% Generated by roxygen2 (4.1.0): do not edit by hand
% Please edit documentation in R/statsMS.R
\name{statsMS}
\alias{statsMS}
\title{Obtain performance statistics of a series of linear models}
\usage{
statsMS(model, design.info, arrange.by, digits)
}
\arguments{
\item{model}{A list of linear models returned by \code{buildMS}.}

\item{design.info}{Extra information about the linear models in the series.}

\item{arrange.by}{Character string defining if the table with the
performance statistics of the linear models should be arranged, and which
column should be used. Available options are \code{"candidates"},
\code{"df"}, \code{"aic"}, \code{"rmse"}, \code{"nrmse"}, \code{"r2"},
\code{"adj_r2"}, and \code{"ADJ_r2"}. Decending order is used by default and
cannot be changed in the current implementation. See \sQuote{Value} for more
information.}

\item{digits}{Integer or vector with six integers indicating the number of
decimal places to be used to round the performance statistics. If a vector
is passed to the function, the number of decimal places should be in the
following order:

\code{c("aic", "rmse", "nrmse", "r2", "adj_r2", "ADJ_r2")}.}
}
\value{
A data frame with several performance statistics:
\describe{
\item{id}{Identification of the model.}
\item{candidates}{Number of candidate predictor variables initially
offered to the model.}
\item{df}{Number of degrees of freedom of the final selected model.}
\item{aic}{Akaike's Information Criterion (AIC). Obtained using
\code{extractAIC}.}
\item{rmse}{Root-mean squared error, calculated based on the number of
candidate predictor variables initially offered to the model.}
\item{nrmse}{Normalized Root-mean squared error, calculated as the ratio
between the RMSE and the standard deviation of the observed values of the
dependent variable.}
\item{r2}{Multiple coefficient of determination.}
\item{adj_r2}{Adjusted multiple coefficient of determination.}
\item{ADJ_r2}{Adjusted multiple coefficient of determination. Calculations
are done based on the number of candidate predictor variables initially
offered to the model.}
}
}
\description{
This function returns several statistics measuring the performance of a
series of linear models built using the function \code{buildMS}, with an
option to rank the models based on one of the returned performance
statistics.
}
\details{


This function was devised to deal with a list of linear models generated by
the function \code{buildMS}. The main objective is to compare several linear
models using several performance statistics. Such statistics can then be
used to rank the linear models and identify, for example, the best
performing model, given the selected performance statistics.
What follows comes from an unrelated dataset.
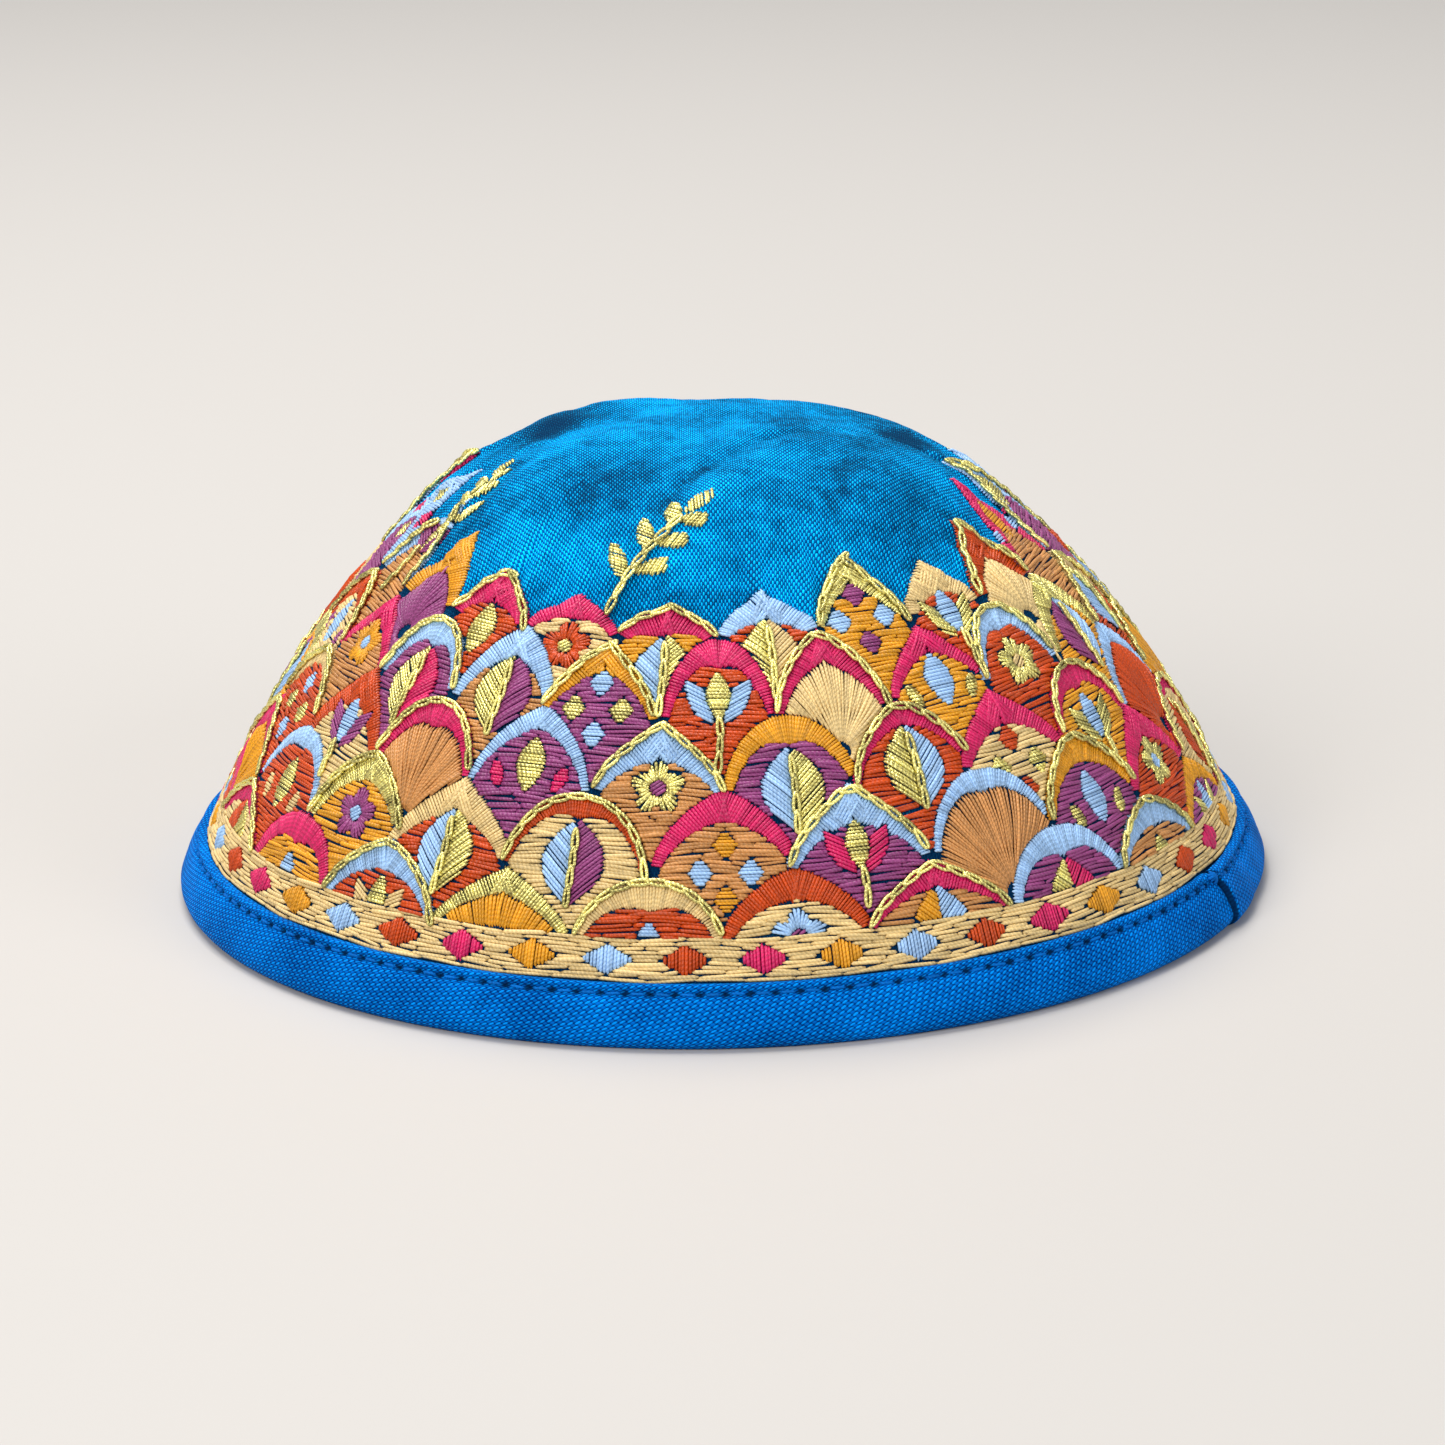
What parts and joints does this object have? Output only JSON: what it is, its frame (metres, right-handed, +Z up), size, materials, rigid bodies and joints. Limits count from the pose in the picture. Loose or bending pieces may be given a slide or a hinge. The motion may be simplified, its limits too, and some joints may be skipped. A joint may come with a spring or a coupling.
{
  "type": "embroidered kippah",
  "caption": "Low domed cloth skullcap with an embroidered band round its sides and a folded tape bound over its round rim.",
  "frame": {"origin": "middle of the rim, on the surface that the cap rests on", "axes": "+Z up through the top of the crown, front towards -Y, the tape's joint towards +X and a little to the front"},
  "size_m": [0.14, 0.14, 0.0586],
  "materials": {
    "crown_cloth": "plain-woven bright blue cotton with a slight sheen",
    "embroidery_thread": "glossy machine-embroidery thread in eight colours, pale gold metallic among them",
    "rim_tape_cloth": "matt bias-cut cotton tape in a deeper blue"
  },
  "bodies": {
    "root": {"crown": "crown_cloth", "embroidery": "embroidery_thread", "rim_tape": "rim_tape_cloth"}
  },
  "joints": []
}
An important feature of \code{statsMS} is that it uses the information about
the initial number of candidate predictor variables offered to the build the
model to calculate penalized or adjusted measures of model performance. Such
information is recorded as an attribute of the final model selected by
\code{buildMS}. This feature was included in \code{statsMS} because
data-driven variable selection results biased linear models (too optimistic),
and the effective number of degrees of freedom is close to the number of
candidate predictor variables initially offered to the model (Harrell, 2001).
}
\section{TODO}{

\enumerate{
\item Include other performance statistics such as: PRESS, BIC, Mallow's Cp,
max(VIF);
\item Add option to select which performance statistics should be returned.
}
}
\examples{
\dontrun{
# based on the second example of function stepAIC
require(MASS)
cpus1 <- cpus
for(v in names(cpus)[2:7])
  cpus1[[v]] <- cut(cpus[[v]], unique(quantile(cpus[[v]])),
                    include.lowest = TRUE)
cpus0 <- cpus1[, 2:8]  # excludes names, authors' predictions
cpus.samp <- sample(1:209, 100)
cpus.form <- list(formula(log10(perf) ~ syct + mmin + mmax + cach + chmin +
                  chmax + perf),
                  formula(log10(perf) ~ syct + mmin + cach + chmin + chmax),
                  formula(log10(perf) ~ mmax + cach + chmin + chmax + perf))
data <- cpus1[cpus.samp,2:8]
cpus.ms <- buildMS(cpus.form, data, vif = TRUE, aic = TRUE)
cpus.des <- data.frame(a = c(0, 1, 0), b = c(1, 0, 1), c = c(1, 1, 0))
stats <- statsMS(cpus.ms, design.info = cpus.des, arrange.by = "aic")
}
}
\author{
Alessandro Samuel-Rosa \email{alessandrosamuelrosa@gmail.com}
}
\references{
Harrell, F. E. (2001) \emph{Regression modeling strategies: with
applications to linear models, logistic regression, and survival analysis.}
First edition. New York: Springer.

Venables, W. N. and Ripley, B. D. (2002) \emph{Modern applied statistics
with S.} Fourth edition. New York: Springer.
}
\seealso{
\code{\link[pedometrics]{buildMS}},
\code{\link[pedometrics]{plotMS}}.
}
\keyword{manip}
\keyword{models}